Гитлер любил говорить, что цель его строительства – донести дух своей эпохи до далеких потомков. В конечном счете напоминанием о великих исторических эпохах остается лишь монументальная архитектура, философствовал он. Что осталось от римских императоров? Их архитектурные сооружения. И если бы не эти сооружения, кто бы свидетельствовал о величии императоров? Периоды слабости непременно случаются в истории любого народа, но тогда о былом могуществе начинают говорить архитектурные творения. Разумеется, невозможно разбудить национальное сознание одной только архитектурой, но когда после долгого периода застоя заново рождается чувство национального величия, памятники предков становятся самым действенным призывом. В наши дни, например, Муссолини, воодушевляя свой народ идеей современной империи, может указывать на памятники Римской империи как символ героического духа Рима. И творения наших архитекторов должны взывать к самосознанию немецкого народа и через много веков. Далее Гитлер обычно говорил о ценности сохранения неизменного архитектурного стиля.

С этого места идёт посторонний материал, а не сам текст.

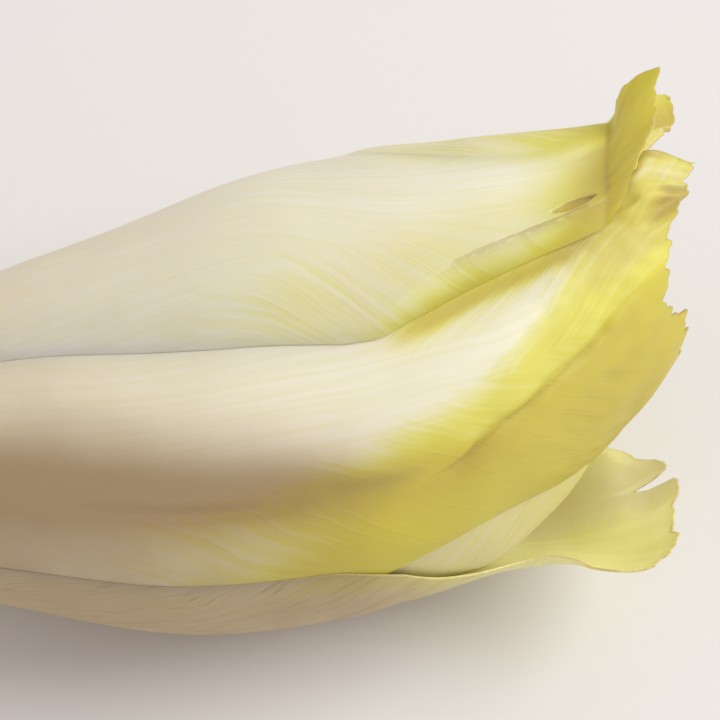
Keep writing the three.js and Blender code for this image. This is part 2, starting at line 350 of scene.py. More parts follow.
class Leaf:
    """Where one leaf lies: x runs along the head, angles run round it, v runs -1 to 1 across it.

    rib, low and high are [x, degrees] pairs of its midrib and its two margins. lift and fold move it from the
    closed head's skin, relief shapes its own surface, and crease gives the distance to a fold, along which a
    brown line is painted as the shade under the fold. inner counts the leaves outside it. Up to flush_to its
    margins lie drop mm lower, on the leaf below."""

    def __init__(self, start, tip_edge, rib_thickness, rib, low, high, lift=None, relief=None, fold=None,
                 crease=None, inner=0, flush_to=66, drop=0.4):
        self.start = start
        self.tip_edge = tip_edge
        self.rib_thickness = rib_thickness
        self.rib = rib
        self.low = low
        self.high = high
        self.lift = lift
        self.relief = relief
        self.fold = fold
        self.crease = crease
        self.inner = inner
        self.flush_to = flush_to
        self.drop = drop

    def edges(self, x):
        return [np.radians(along(pairs, x)) for pairs in (self.rib, self.low, self.high)]

    def angle(self, x, v):
        rib, low, high = self.edges(x)
        return rib + v * np.where(v > 0, high - rib, rib - low)

    def flush(self, x):
        """1 where the leaf lies closed on the one below, 0 towards its free tip."""
        return ease(self.flush_to + 10, self.flush_to - 6, x)

    def thickness(self, u, v):
        u = np.clip(u, 0, 1)
        side = np.clip(np.abs(v), 0, 1)
        rib = self.rib_thickness * (0.55 + 0.45 * ease(0, 0.12, u)) * (1 - 0.8 * ease(0.3, 1, u))
        blade = EDGE_THICKNESS + 0.35 * (1 - u) * (1 - side)
        return blade + np.maximum(0, rib - blade) * bump(side, 0, 0.5) * (1 - side ** 4)

    def room(self, x, angle):
        """How much this leaf pushes the ones inside it towards the axis at x and angle."""
        rib, low, high = self.edges(x)
        turn = round_trip(angle - rib)
        half = np.where(turn > 0, high - rib, rib - low)
        v = turn / half
        far = self.tip_edge(np.clip(v, -1, 1))
        u = (x - self.start) / (far - self.start)
        beside = (np.abs(v) - 1) * half * along(GIRTH, x)
        outside = np.maximum(np.maximum(beside, x - far), (self.start - x) * 3)
        laid_close = 0.35 + 0.65 * ease(0.3, 6, -outside)
        return (1 - ease(0.6, 9, outside)) * laid_close * (self.thickness(u, v) * 1.1 + GAP)

    def face(self, u, v):
        """Points of the outer face in metres, with their x and angle."""
        x = self.start + (self.tip_edge(v) - self.start) * u
        angle = self.angle(x, v)
        raised = self.lift(x, v, angle) if self.lift else 0.0
        shown = x
        if self.fold:
            shown, up = self.fold(x, v)
            raised = raised + up
        skin = pressed(shown, angle, along(GIRTH, shown) + raised - seam(shown, angle))
        for outer in wrapped:
            skin = skin - outer.room(shown, angle)
        skin = skin - self.inner * along(SPARE, shown)
        rib, low, high = self.edges(x)
        margin = np.minimum(angle - low, high - angle) * along(GIRTH, x)
        skin = skin - self.drop * ease(7, 0, margin) * self.flush(x)
        if self.relief:
            skin = skin + self.relief(x, v, angle)
        return place(shown, angle, np.maximum(HEART_RADIUS, skin)), x, angle


def leaf_mesh(name, leaf, rows, columns, yellow, tan):
    """A closed thin shell under the leaf's outer face, with thinner, rounded margins.

    yellow(x, v, angle) and tan(x, v, angle) say how yellow and how brown each spot is, up to about 1; the
    brown is partly stain and partly painted shade."""
    # The grid is finer towards the tip and the margins.
    s = np.linspace(0, 1, rows + 1)
    u = 1 - (1 - s) ** 1.15
    s = np.linspace(-1, 1, columns + 1)
    v = 0.72 * s + 0.28 * np.sin(s * math.pi / 2)
    U, V = np.meshgrid(u, v, indexing="ij")
    outer, X, A = leaf.face(U, V)
    step = 0.002
    ahead = leaf.face(np.minimum(1, U + step), V)[0] - leaf.face(np.maximum(0, U - step), V)[0]
    right = leaf.face(U, np.minimum(1, V + step))[0] - leaf.face(U, np.maximum(-1, V - step))[0]
    normal = np.cross(right, ahead)
    normal /= np.maximum(1e-12, np.linalg.norm(normal, axis=-1, keepdims=True))

    # Lengths in mm: from the midrib, from the tip's edge, and from the nearest edge.
    rib, low, high = leaf.edges(X)
    side = (A - rib) * along(GIRTH, X)
    far = leaf.tip_edge(V) - X
    near = np.minimum(np.minimum((A - low), (high - A)) * along(GIRTH, X), far)
    # Distance to the nearest edge, which is browned, or to a crease, where the same brown line is painted
    # shade under a fold.
    browned = np.minimum(far, leaf.crease(X, A)) if leaf.crease else near
    closed = leaf.flush(X)
    thick = leaf.thickness(U, V) * (0.5 - 0.35 * closed + (0.5 + 0.35 * closed) * ease(0, 3, near))
    inner = outer - normal * thick[..., None] * MM

    width = columns + 1
    count = (rows + 1) * width
    i, j = np.meshgrid(np.arange(rows), np.arange(columns), indexing="ij")
    a = (i * width + j).ravel()
    front = np.stack([a, a + 1, a + width + 1, a + width], 1)
    back = count + front[:, ::-1]

    def joined(a, b):
        return np.stack([a, b, count + b, count + a], 1)

    foot = np.arange(columns)
    tip = rows * width + foot
    low_edge = np.arange(rows) * width
    high_edge = low_edge + columns
    rim = np.concatenate([
        joined(foot + 1, foot), joined(tip, tip + 1),
        joined(low_edge, low_edge + width), joined(high_edge + width, high_edge),
    ])

    def twice(grid):
        return np.concatenate([grid.ravel(), grid.ravel()])

    values = {
        "reach": twice(X), "side": twice(side), "near": twice(browned),
        "inside": np.concatenate([np.zeros(count), np.ones(count)]),
        "yellow": twice(yellow(X, V, A)), "tan": twice(tan(X, V, A)),
    }
    points = np.concatenate([outer.reshape(-1, 3), inner.reshape(-1, 3)])
    piece = mesh_object(name, points, np.concatenate([front, back, rim]), values)
    smooth = np.ones(len(piece.data.polygons), bool)
    smooth[-len(rim):] = False
    piece.data.polygons.foreach_set("use_smooth", smooth)
    return piece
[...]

Строительство на Цеппелинфельде началось немедленно, дабы к грядущему партийному съезду успеть хотя бы с трибуной. Чтобы расчистить строительную площадку, пришлось взорвать трамвайное депо Нюрнберга. После взрыва я прошелся по руинам. Из груд бетонных обломков торчала тронутая ржавчиной железная арматура. Легко было представить печальную судьбу здания, если бы его не взорвали. Это мрачное зрелище навело меня на некоторые мысли, которые я позже представил Гитлеру под претенциозным заглавием «Теория исторической ценности руин». Главная идея состояла в том, что современные здания плохо соответствуют провозглашенному Гитлером предназначению «моста традиций» к будущим поколениям. Вряд ли груды мусора смогли бы передать героическое вдохновение, коим Гитлер восхищался в памятниках прошлого. Моя «теория» должна была решить эту дилемму. Используя особые материалы и применяя определенные статические принципы, мы смогли бы строить сооружения, которые, даже обветшав, через сотни или (как мы рассчитывали) тысячи лет будут играть ту же роль, что творения римлян[22].